Once you and your stockbroker agree on your first share deal, the process will be quite fast. You must confirm your desire to purchase a stock. The broker will then place the order, and within seconds the trade is made. You will then receive a confirmation and must settle your account.
Working with an Online Stockbroker
If you are working with an online stockbroker rather than a live person, the process is still similar. In creating your account, you will be required to provide personal and financial information. You may be required to provide copies of documents in order to prove your identification. Financial information will still be collected; however, it may not be as in-depth as when you are dealing with a live stockbroker. Since you will not be receiving direct recommendations, the online stockbroker will not be responsible for each individual trade. They will however, require additional information if you would like to engage in higher risk trades such as those on margin, options trading, commodities and others.
With your account open, all that is left is to purchase your first shares. Assuming you have already done your research and chosen the company in which you would like to invest, you only need to decide when and how many shares to purchase. For most online stockbrokers the process is similar. You can check a stock by entering either the name of the company or the stock symbol into a search box. This will pull up information such as the current stock price, most likely along with additional information such as recent and historical pricing, financial information, charts, news and analysis.
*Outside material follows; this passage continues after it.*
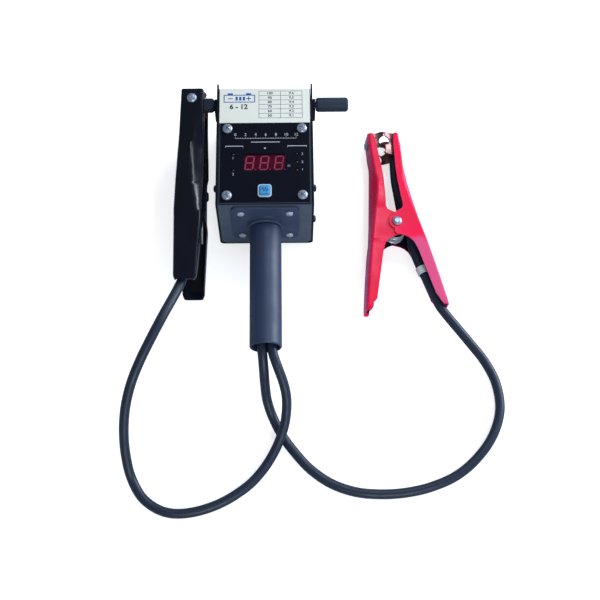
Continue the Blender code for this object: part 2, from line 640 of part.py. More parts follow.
def build_clamp(colour, place, opened, paint, copper, bright, lean, off_tail):
    """One clamp. The arm with the cable keeps still; the other one turns about the pivot."""
    still = place @ Matrix.Rotation(-opened, 4, "Z")
    moving = place @ Matrix.Rotation(opened, 4, "Z")
    arm(colour + "_cable_arm", paint, still, 1, CABLE_HALF, CABLE_TAIL)
    arm(colour + "_moving_arm", paint, moving, -1, MOVING_HALF, MOVING_TAIL)
    jaw(colour + "_cable_jaw", copper, still, 1, True)
    jaw(colour + "_moving_jaw", copper, moving, -1, False)
    jaw_rivet(colour + "_cable_jaw_rivet", bright, still, 1)
    jaw_rivet(colour + "_moving_jaw_rivet", bright, moving, -1)
    pivot_rivet(colour + "_pivot_rivet", bright, place)
    torsion_spring(colour + "_spring", bright, place, opened)
    path = cable_path(lean, off_tail)
    a, b = path[3], path[4]
    ring = CABLE_R + GAP
    profile = [
        (ring, -STRAP_L / 2), (ring + STRAP_T, -STRAP_L / 2),
        (ring + STRAP_T, STRAP_L / 2), (ring, STRAP_L / 2),
    ]
    strap = moved(turned(profile, 24, hollow=True), along(b - a, (a + b) / 2))
    tie = read(WEB, STRAP_AT) - SHEET - GAP
    root = (a.x + b.x) / 2 + (ring + STRAP_T / 2) * (b - a).length / abs(b.y - a.y)
    stem = block((root, tie), (STRAP_AT - 1.2, STRAP_AT + 1.2), (-2.5, 2.5))
    moved(stem, Matrix.Translation((0, 0, (a.z + b.z) / 2)))
    make(colour + "_cable_strap", strap, bright, still, add=[stem])
    return [still @ p for p in path]


def frame(jaws, cable_side, at):
    """A clamp's place from where its jaws point and where its cable arm lies."""
    u = Vector(jaws).normalized()
    v = Vector(cable_side)
    v = (v - u * v.dot(u)).normalized()
    w = v.cross(u)
    place = Matrix((v, u, w)).transposed().to_4x4()
    place.translation = Vector(at)
    return place


# Cables
def smooth(points, spacing=17.0):
    """Points on a smooth curve through the route, spaced for a bar of the cable's width."""
    points = [Vector(p) for p in points]
    line = [points[0]]
    for i in range(len(points) - 1):
        a, b = points[i], points[i + 1]
        before = points[i - 1] if i else a * 2 - b
        after = points[i + 2] if i + 2 < len(points) else b * 2 - a
        span = (b - a).length
        go = (b - before) * (span / ((b - a).length + (a - before).length))
        come = (after - a) * (span / ((after - b).length + (b - a).length))
        steps = max(1, round(span / spacing))
        for k in range(1, steps + 1):
            t = k / steps
            line.append(
                a * (2 * t**3 - 3 * t**2 + 1) + go * (t**3 - 2 * t**2 + t)
                + b * (3 * t**2 - 2 * t**3) + come * (t**3 - t**2)
            )
    return line


LIE = CABLE_R + GAP
BLACK_ROUTE = [
    (6.0, -178.5, 46), (10, -189.7, 41.5), (14.2, -199.7, 34), (16.9, -210.4, 26.5), (16.8, -222, 20),
    (14.6, -233.7, 14.8), (7.8, -250.3, 8.5), (-2.9, -267.2, LIE), (-16.9, -282.1, LIE),
    (-39.8, -296.2, LIE), (-64.9, -303.5, LIE), (-85.1, -302.5, LIE), (-102.8, -291.6, LIE),
    (-113.2, -274.4, 8), (-117.1, -257.4, 20), (-117.5, -240.7, 34), (-115.1, -223.9, 47),
    (-109.8, -207.3, 58), (-102.1, -191.1, 67), (-93.4, -174.7, 73), (-84.6, -157.5, 76),
]
RED_ROUTE = [
    (-2.9, -178.1, 44.5), (-1.9, -189.6, 37.5), (-1.1, -200.1, 26.5), (0.5, -210.7, 15.5),
    (4.6, -221.9, 7.5), (12.4, -237.4, LIE), (22.3, -251.7, LIE), (36.3, -267.6, LIE),
    (53.4, -279.9, LIE), (73.8, -287.4, LIE), (95.6, -289.6, LIE), (117.3, -288.3, LIE),
    (138.5, -283.5, LIE), (159.6, -274.3, LIE), (177.4, -259.9, LIE), (192.1, -240.4, LIE),
    (199.9, -217.7, LIE), (198.3, -194.2, LIE), (190.1, -174.6, 4.8), (177.8, -158.0, 7.5),
]


def build_cables(rubber, black_end, red_end):
    start = TERMINAL_Y - TERMINAL_T - GAP
    for name, x, route, end in (
        ("black_cable", 4.35, BLACK_ROUTE, black_end), ("red_cable", -4.35, RED_ROUTE, red_end),
    ):
        straight = [(x, y, HANDLE_Z) for y in (start, -66, -83, -100, -117, -134, -151, -166)]
        wire(name, smooth(straight + route + end), CABLE_R, rubber)


def main():
    clear_scene()
    navy = material("navy_enamel", (0.012, 0.016, 0.03), 0.2, 0.4)
    slate = material("slate_enamel", (0.03, 0.045, 0.06), 0.1, 0.5)
    fascia = material("fascia_black", (0.008, 0.009, 0.014), 0.0, 0.4)
    silver = material("label_silver", (0.72, 0.78, 0.75), 0.3, 0.4)
    bright = material("zinc_plate", (0.6, 0.64, 0.7), 0.9, 0.3)
    display = material("display_red", (0.25, 0.005, 0.03), 0.0, 0.4)
    clear = material("red_window", (0.3, 0.01, 0.04), 0.0, 0.2)
    green = material("board_green", (0.02, 0.12, 0.05), 0.0, 0.5)
    blue = material("button_blue", (0.05, 0.3, 0.75), 0.0, 0.35)
    pale = material("bezel_pale", (0.5, 0.68, 0.85), 0.0, 0.35)
    nichrome = material("nichrome", (0.35, 0.32, 0.3), 0.9, 0.4)
    ceramic = material("ceramic", (0.75, 0.72, 0.66), 0.0, 0.6)
    phenolic = material("phenolic", (0.15, 0.07, 0.03), 0.0, 0.6)
    grip = material("handle_plastic", (0.03, 0.045, 0.09), 0.0, 0.45)
    rubber = material("peg_rubber", (0.02, 0.03, 0.045), 0.0, 0.7)
    jacket = material("cable_jacket", (0.025, 0.035, 0.065), 0.0, 0.5)
    black = material("black_enamel", (0.006, 0.008, 0.014), 0.0, 0.2)
    red = material("red_enamel", (0.78, 0.02, 0.08), 0.0, 0.25)
    copper = material("copper", (0.72, 0.35, 0.25), 0.9, 0.35)

    build_box(navy, slate)
    build_fascia(fascia, silver, bright, display, clear, green, blue, pale)
    build_inside(nichrome, ceramic, phenolic)
    build_handle(fascia, grip, bright)
    build_pegs(navy, rubber, bright)

    tilt, yaw, roll = math.radians(8.0), math.radians(-1.08), math.radians(-2.8)
    jaws = Vector((-math.sin(yaw) * math.cos(tilt), math.cos(yaw) * math.cos(tilt), math.sin(tilt)))
    grip_at = Vector((-62.3, PEG_Y, PEG_Z))
    place = frame(jaws, (math.sin(roll), 0, math.cos(roll)), grip_at - jaws * NOTCH * math.cos(PARKED_OPEN))
    black_end = build_clamp("black", place, PARKED_OPEN, black, copper, bright, 3.2, 8.7)

    turn, lean, pitch = math.radians(5.0), math.radians(7.0), math.radians(-2.2)
    jaws = (-math.sin(turn) * math.cos(pitch), math.cos(turn) * math.cos(pitch), math.sin(pitch))
    place = frame(jaws, (math.cos(lean), 0, -math.sin(lean)), (115.3, -49.5, 15.3))
    red_end = build_clamp("red", place, 0.0, red, copper, bright, 0.0, 6.4)

    build_cables(jacket, black_end, red_end)
    bpy.context.view_layer.update()


main()
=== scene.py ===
# %% [markdown]
# # A digital load tester
# A load tester puts a heavy load on a battery for some seconds and shows the voltage that is
# left. It is a folded steel box with a fascia, a tube handle, and two sprung clamps on thick
# cables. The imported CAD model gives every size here, and this lesson dresses it: each step
# says what a piece is on the real thing, then makes it or gives it a finish.

# %% Load the frame
import json
import math

import bmesh
import bpy
from mathutils import Matrix, Vector


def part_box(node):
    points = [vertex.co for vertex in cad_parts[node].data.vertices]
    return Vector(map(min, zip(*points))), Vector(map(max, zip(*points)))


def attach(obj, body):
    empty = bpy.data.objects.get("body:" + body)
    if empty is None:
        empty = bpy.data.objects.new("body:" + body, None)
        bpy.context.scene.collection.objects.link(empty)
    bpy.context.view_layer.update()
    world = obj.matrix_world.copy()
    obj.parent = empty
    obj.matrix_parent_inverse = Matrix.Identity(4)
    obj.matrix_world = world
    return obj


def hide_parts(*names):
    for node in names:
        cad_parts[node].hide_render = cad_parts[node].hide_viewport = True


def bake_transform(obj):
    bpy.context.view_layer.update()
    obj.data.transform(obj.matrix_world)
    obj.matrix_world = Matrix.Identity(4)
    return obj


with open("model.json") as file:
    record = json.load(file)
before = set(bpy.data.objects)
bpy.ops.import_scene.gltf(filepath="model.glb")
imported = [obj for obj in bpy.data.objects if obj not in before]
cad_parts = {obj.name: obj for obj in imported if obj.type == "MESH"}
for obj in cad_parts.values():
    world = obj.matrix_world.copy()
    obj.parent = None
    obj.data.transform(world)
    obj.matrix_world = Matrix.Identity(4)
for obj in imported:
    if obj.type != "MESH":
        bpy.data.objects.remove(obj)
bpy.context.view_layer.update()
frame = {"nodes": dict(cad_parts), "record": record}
MM = 0.001
home = {}
for body, nodes in frame["record"]["behaviour"]["bodies"].items():
    for node in nodes:
        home[node] = body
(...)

There will also be an option to purchase shares. When you choose this option, you will need to enter order information, such as the number of shares you wish to purchase and the type of order. If this is your first share deal, you should just enter a market order that is good for the day (this is the default for most orders). This means that you will be buying shares at the current market price, which may be different than the quoted price because of delays, and if the order is not filled today, then it will be cancelled. However, for all but the most unusual purchases, the order will be filled nearly immediately.
Consider a Mutual Fund or EFT
Another thing that should be considered if this is your first share deal is whether purchasing an individual company’s stock is the wisest investment. Stocks can be a great long-term investment, but owning stock in one individual company rather than several quality stocks is risky business indeed. While it is very difficult to purchase a well-diversified portfolio of stocks at one time, it is quite possible to begin building a diversified portfolio even with your first stock purchase. The best option in this case may be to purchase shares in a mutual fund or an exchange traded fund (ETF). We cover these investments in detail in our chapters on Mutual Funds and ETF’s, but the reason these are such a great option as a first shares purchase is they are already well diversified.
A mutual fund is a collection of individual stocks. These stocks are chosen and managed by the fund’s manager, who buys and sells shares as he sees appropriate. The advantage is that by purchasing one share in the mutual fund, you actually own tiny fractions of shares of possibly hundreds of different stocks. That way, if the shares of one company were to fall for any reason, the rest of the portfolio would be less affected. Of course if the market as a whole is falling, then the mutual fund will follow suit, but that is to be expected when investing in the stock market.
Exchange traded funds are similar in that by purchasing one share of an ETF, you will actually have small fractions of a share of many different companies. The difference is that ETF’s are created by a manager and then left alone. There is no active trading involved in the ETF and the stocks owned by the fund do not generally change. The advantage that exchange traded funds have over mutual funds is that mutual funds tend to be a little more expensive since they are actively managed. There are trading fees and management fees that can eat away at the gains that the fund makes. However, some will argue that the active management of the mutual funds will result in higher returns. In reality, both are good options with proper research. The key is to find a fund that has companies that you would like to invest in while keeping expenses low. Not always as simple as it sounds but there are definitely a lot of great options available.
It truly is a great feeling when you have made your first shares purchase and you realize that you are now a shareholder in a company or a fund. By making your first share deal, you are taking a step in the direction of setting up your financial future and that of your family. A very proud day indeed! BuyShares.org congratulates you on the wise decision!